Start the Conversation

Helping kids learn to navigate the world comes in many forms. As a parent, you coach your young child on the skills needed to walk, talk, eat, and grow. As your child grows, new skills are needed to navigate increasing responsibility. As these and physical changes occur, many feelings and emotions arise. Teenage life is a whole new world for you and your child. This journey requires more advanced emotional skills that need to be taught, practiced, and reinforced. Improvement comes through disappointments and trying again. Together you can make this transition a healthier one.

Talking with your tween about social and emotional health can be hard. The more often you have these conversations, the more comfortable they become. The first conversation won’t be perfect; that’s ok. The important thing is the you keep trying; this is not a one-time conversation.

Not sure when to start? How about now? Parents find that having these conversations while driving, making dinner, or while doing something fun is a great way to start. Use examples from your child’s life such as books, movies, TV, or daily events, to continue the conversation.

You know your child best. When you notice something off about your child, that’s a good time to chat. You can use your child's life experiences, like a fight with friends or a less than stellar grade, to start a conversation. Talking about the situation, feelings, and responses from everyone involved provides an opportunity to learn and grow.

Download the Feelings Wheel

The Feelings Wheel is a useful tool to facilitate conversations between you and your tween about what they are feeling and the linked underlying emotions.

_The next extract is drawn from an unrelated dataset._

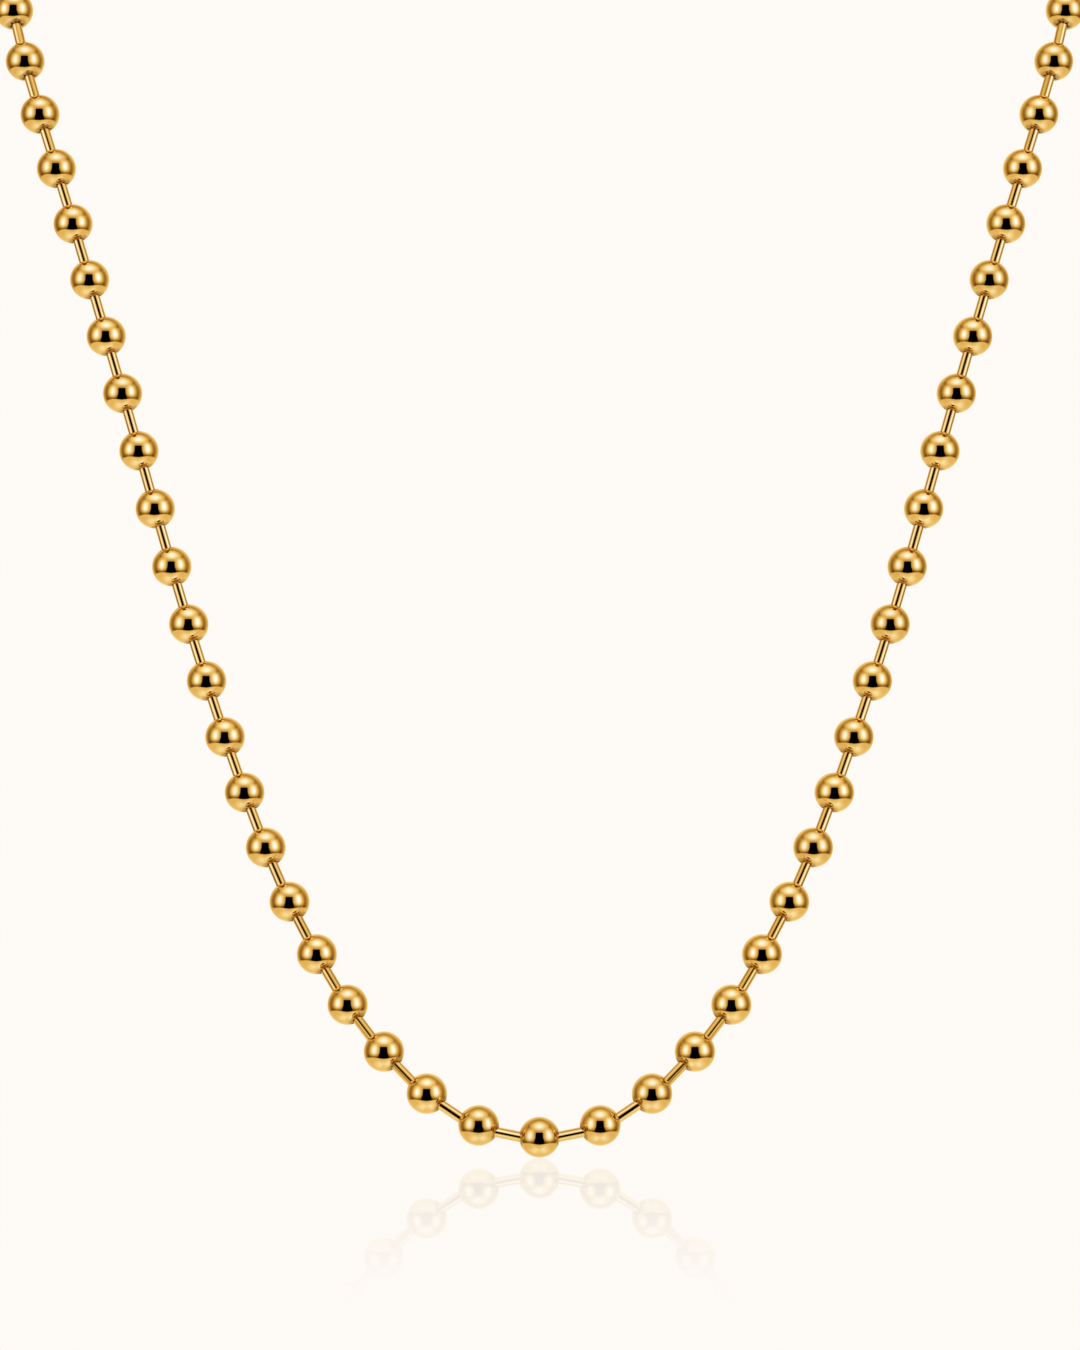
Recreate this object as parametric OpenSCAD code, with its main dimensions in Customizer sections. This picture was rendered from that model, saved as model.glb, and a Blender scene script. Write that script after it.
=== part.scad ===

Download the Talk to Tweens Safety Card

The Emotional Wellbeing Safety Card  is a quick reference guide to remind you of the tips and conversation starters to help you talk to  your tween.

Emotional Health

Emotional health is the ability to express feelings, adjust to emotional challenges, tolerate frustration, cope with life stressors, and enjoy life. It includes knowing our strengths and what we can get better at, persisting after failure and setback, living and working on our own, but letting others help us from time to time. With some tools, tips, and practice, you can become a parent pro at talking about emotional health. It starts with knowing how to recognize and identify your own emotions and help your child identify theirs.

Social Health

Social health is having healthy relationships with friends, family, and the community, and having an interest in or concern for others. Your tween will naturally begin pulling away from family while peers become more important. However, they are still learning how to interact with others and your support and encouragement can teach them healthy ways to build relationships. Allow your teen to practice their maturing social skills, then provide gentle encouragement on what went well and how they might improve. Having a good framework of how to have healthy relationships with peers and adults can set them up for lifelong success.